The questions include, What’s on your mind? And what else? What’s the real challenge here for you? What do you want? How can I help?
When we help others think through their challenges and obstacles and help them come to their own conclusion and next steps, it helps them remember the conversation and increases their ownership in the next steps.
While this book is not just focused on communication it has some good five star communication tips, especially on how to be more persuasive through empathy, based on tactics from a championship debater.
It explains why we should try and think and communicate more like a scientist should, and not preach, prosecute, or politic (unless that is in fact, your profession).
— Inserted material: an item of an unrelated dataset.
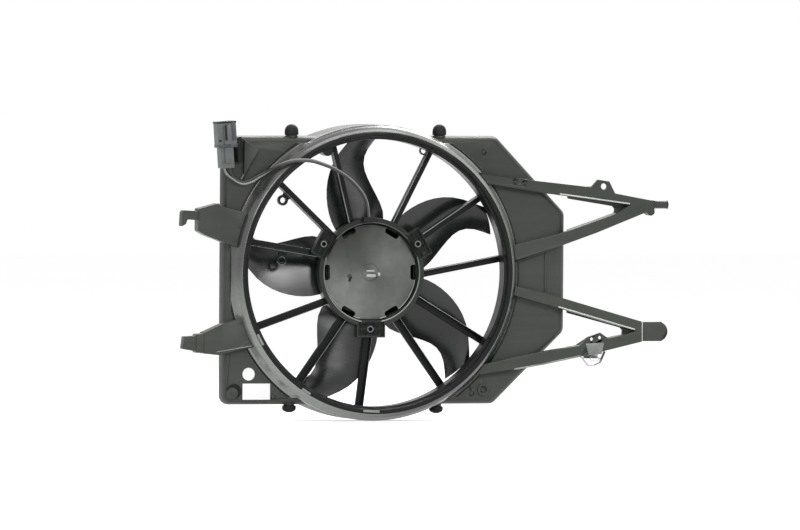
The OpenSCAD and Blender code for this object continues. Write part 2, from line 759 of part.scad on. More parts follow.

The basic core of the scientific method is to make an observation and form a hypothesis or idea about the observation, then test the idea to see if it is correct.
Being a scientist is not just a profession, it's a mindset, a mode of thinking that searches for the truth and runs experiments to test ideas and discover knowledge (Adam Grant, Think Again).
The book explains how a champion debater lowers his opponents defensiveness by expressing empathy and even agreement of the value of their views, then proceeds to subtly add his view. When trying to persuade people if our words and tone implies they are an enemy, or wrong, it usually shuts them down or gets them angry. If we humbly respect them and communicate with empathy it can open them up and inspires reciprocity of our humility and respect.